Althea’s heart was broken. There was no explanation from John and after that “she spoke of him as if he were dead,” Case said.

After John divorced in 1941, his father sent Althea’s father John’s address.

“My mother wrote to him that she’d like to visit,” Case said. “She basically proposed, and he wrote back, ‘Let’s get married’.

And so they did. But by then World War II was in full swing and John, now a young lawyer, enlisted in the Counter Intelligence Corps of the U.S. Army.

“He was spying on the spies at bases and facilities all around the U.S., but he was never sent to Los Alamos,” Case said.

John comes into focus during the years the couple was often apart, through his love letters to his new wife. What shines through is love and longing, but also a deep respect for Althea whom he not only loved, but admired.

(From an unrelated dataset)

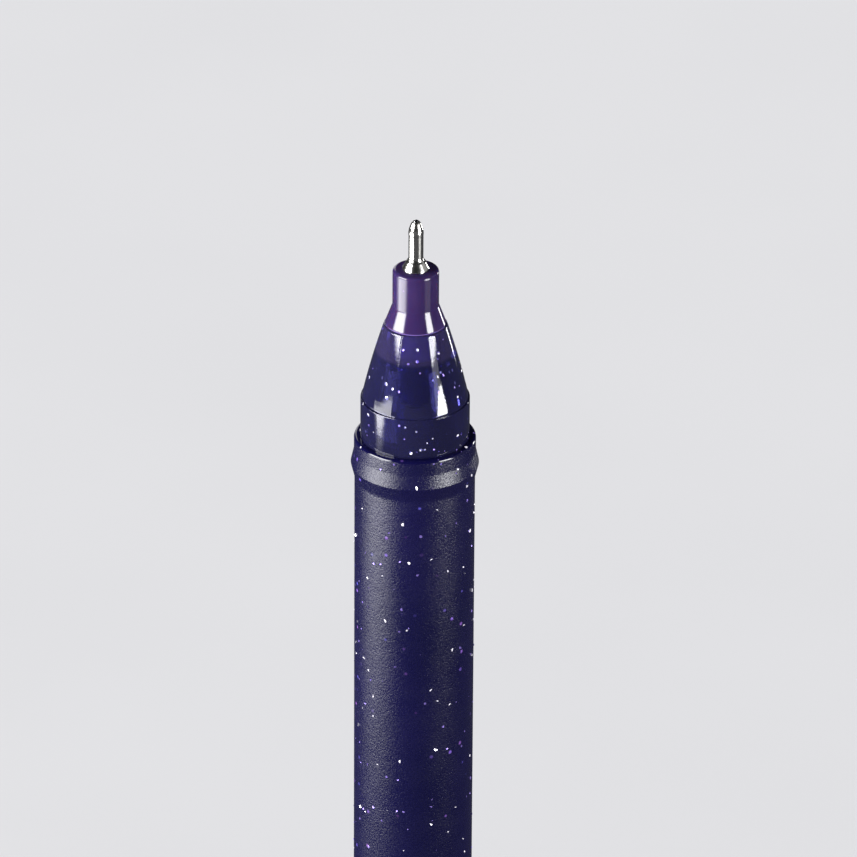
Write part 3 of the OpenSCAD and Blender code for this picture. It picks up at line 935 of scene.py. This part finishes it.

“I don’t think my mother would mind me using her diaries,” Case said. “I think she’d be pleased I saw and appreciated the quality of her writing. I think my parents wouldn’t mind sharing their love story.”

The judge and the accomplished organist and teacher that Case’s parents became later in life were always in some ways, the young lovers they had been and their marriage was based on deep caring and deep respect for each other, Case said. Her parents were her model for family life done right.

Case would grow up to be a writer and a musician like her mother. She holds a Master of Music in piano from Yale University and a Ph.D. in musicology from Boston University and spent years teaching music at the university level. As a third generation church organist, she continues the tradition as choir director and organist for Trinity on the Hill Episcopal Church in Los Alamos. Case is the author of four other books. She is enjoying retirement in Los Alamos, she said.

“Besides all the wonderful new friends I’ve made here through bridge groups at both senior centers, the recorder group at the Los Alamos Senior Center, and playing in the Los Alamos Symphony Orchestra, my favorite thing about our community is its wealth of trees,” Case said. “I left a very big piece of my heart in the Northeast, but this place is now home.”

“My Heart Goes Home” is now available by “print-on-demand” at www.lulu.com in paperback. Case is working on getting copies placed in the local libraries and at the History Museum Shop.